The center of writer-director Pola Rapaport’s first full feature, Writer of O, is Dominique Aury, pen name of Anne Declos (1907-98). Despite a long career in the world of French letters, as translator, reader and editor for Gallimard publishers and as an author and critic awarded the Legion d’Honeur, and particularly given the notoriety of Britain’s John de St. Jorre’s sensational revelation in The New Yorker in 1994, the surname Aury remains unrecognized. Researching for a book about Olympia Press, St. Jorre uncovered her as the writer behind a second nom de plume, Pauline Réage, whose 1954 Story of O/Histoire d’O inflamed and scandalized the public and judicial systems of two continents and was continued in 1969, with considerably less succès de scandale, as Return to Roissy.

Challenges of the Production Code like The Outlaw, I Am a Camera, The Moon Is Blue, I Am Curious (Yellow) and its (Blue) sequel are often funny today, just as many literary scandals (smuggled in from Paris by tourists) in retrospect seem well-written but not so very good as books, after all, including Aury-Réage’s huge success of its day. Just Jaeckin, by the way, made a glossy soft-core Story of O in 1975, followed a dozen years later by Eric Rochat’s Part Two and its added sexual seduction of an entire conglomerate.

The current film is interesting for its footage of the 1950s French capital and powerful cultural élite, along with recent interviews with literature’s survivors (among them Greenwich Village’s Barney Rosset, Grove Press’ pioneer owner and First Amendment champion). But they are elderly now, their enthusiastic assessments of Story of O overblown and behind the times, as a rereading clearly shows.

Effective, too, is the recreation of Regine Deforges’ 1975 interview with the authoress (played by Catherine Mouchet). But the highlight is the close-up real interview with Aury at eighty-nine in her country estate, so delightfully humorous and pixie-like that one would immediately love her as an aunt. The director’s “interest in people who kept profound secrets about their personalities” spurred the film, but one must question if the result merits seven years’ planning.

Everything goes along on one even keel, intercut with Director of Photography (and Rapaport’s husband) Wolfgang Held’s heavy, jet black-cream flesh-carmine red-dominated voice-over scenes from the novel (Pénélope Puymirat as O) alternating with fictionalized moments of Aury’s Paris life adapted from her essay, “Girl in Love,” and revolving around her all-night writing and twenty-year love affair with the older literary lion Jean Paulhan.

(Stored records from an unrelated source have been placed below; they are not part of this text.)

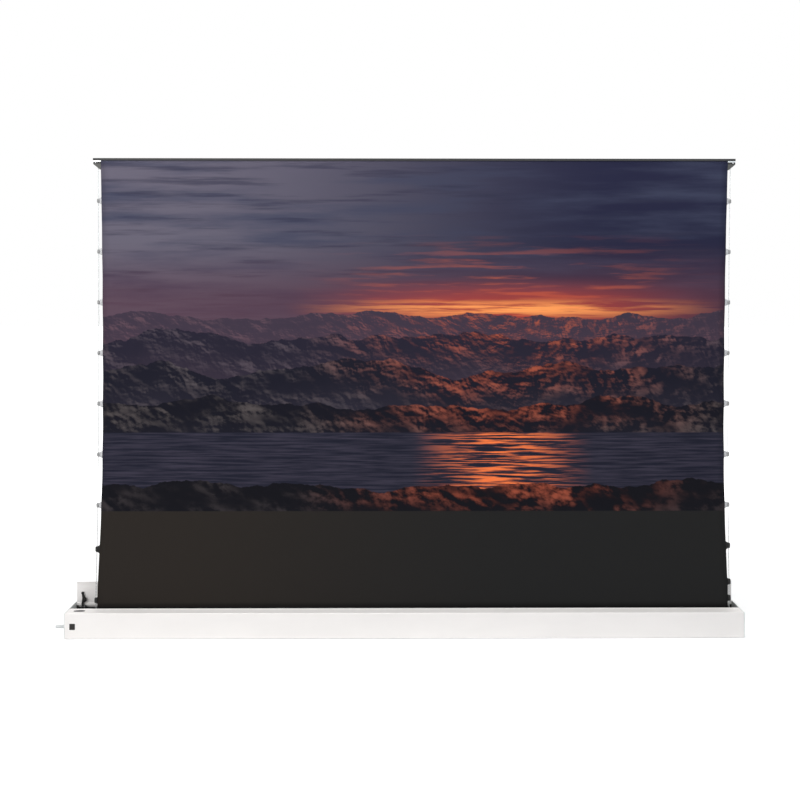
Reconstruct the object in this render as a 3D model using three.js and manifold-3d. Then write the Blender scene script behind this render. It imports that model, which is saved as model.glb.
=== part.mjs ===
import * as THREE from 'three';
import { mergeVertices } from 'three/addons/utils/BufferGeometryUtils.js';
import Module from 'manifold-3d';

// A floor-standing projection screen that rises out of a long low case, in millimetres
// +X runs along the case, -Y is the viewing side and +Z is up; the origin lies on the floor
// under the middle of the case. The screen stands fully raised with the lid open behind it.

// Clearances
const fitGap = 0.3;
const cutOverrun = 5;

// Case
const caseLength = 2872;
const caseDepth = 160;
const caseHeight = 110;
const caseEdgeRadius = 4;
const floorGap = 3;
const sheetWall = 2.5;
const sheetFillet = 1.5;
const upstandHeight = 20;
const rearWallTop = 96;
const lipDepth = 64;
const lipFrontBand = 10;
const lipRearBand = 8;
const lipGroove = 1;
const lipFlangeDrop = 8;
const lipEdgeRadius = 1.5;

// End caps
const capWall = 4;
const capRimDepth = 8;
const capRimWall = 2.5;
const capCornerRadius = 3;

// Foot pads
const padLength = 60;
const padDepth = 130;
const padEdge = 1;
const padInset = 120;

// Sensor window in the front wall, near the left end
const windowInset = 35;
const windowCentreHeight = 53.5;
const windowWidth = 24;
const windowHeight = 26;
const windowProud = 0.5;
const windowFlange = 2;
const windowFlangeWall = 1;
const windowRadius = 3;

// Oval inlay on the lip
const inlayInset = 54.5;
const inlayLength = 49;
const inlayDepth = 20;
const inlayWall = 0.8;
const inlaySetback = 34;

// Cord gland in the left end cap
const glandY = -30;
const glandHeight = 38;
const glandBore = 3.5;
const glandShankRadius = 8;
const glandFlangeRadius = 12;
const glandTipRadius = 6;
const glandReach = 51;
const glandFlangeWall = 6;
const glandNutWall = 3;
const glandRibs = 4;
const glandRibRise = 0.8;

// Control box
const boxInset = 13;
const boxLength = 52;
const boxFrontGap = 14;
const boxDepth = 104;
const boxHeight = 62;
const boxRadius = 5;
const boxSeamDepth = 1;
const boxSeamWidth = 2;

// Room in the case beyond the bar's ends; the left end holds the drive
const leftRoom = 101;
const rightRoom = 17;

// Roller
const rollerY = -36;
const rollerHeight = 52;
const tubeRadius = 22.5;
const tubeWall = 2;
const tubeLeftInset = 6;
const tubeRightInset = 12;
const woundRadius = 26;
const rollTurns = 1.5;
const rollPitch = 1.7;

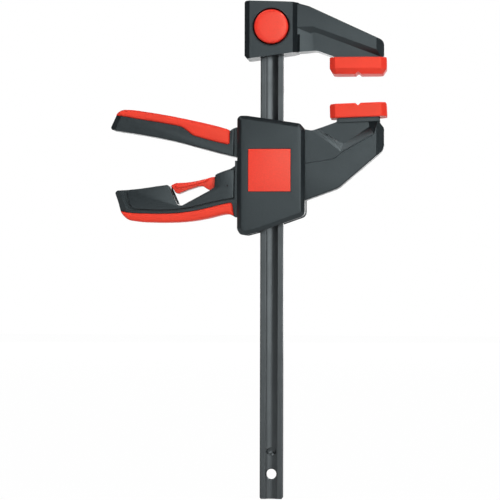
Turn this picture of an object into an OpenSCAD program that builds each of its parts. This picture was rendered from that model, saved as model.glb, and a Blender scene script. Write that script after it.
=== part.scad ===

The concept would be raked by feminists such as Susan Brownmiller, for whom “pornography is the undiluted essence of anti-female propaganda,” but while the mild Aury says she wrote O as simply a “love letter” to Paulhan, men of letters talk of a novel of high talent and a strike at the Bowdlers and Mesdames Grundy and analyze it as a consideration of freedom via unconditional submission, fulfillment found in pain, stimulation through debasement, liberation by way of sex and art. All of this is to protest, and read in, too much. Perhaps many a retiring businessman/-woman is a wildcat in the boudoir or, if not so physically, at least in the unfettered, unacted imagination. Dif’rent strokes. Paulhan’s defense of de Sade does not mean, or not mean, that in private he was other than a kind and considerate lover.

For the moment, censorship leans toward the political rather than the sexual, though the pendulum will swing one day. If this film had devoted more of its eighty minutes to this serious post-9/11 issue, it would have been more topical; and had it featured more of the engaging aged Dominique Aury and less pseudo-literary and –psychological speculation, it would have been on surer footing.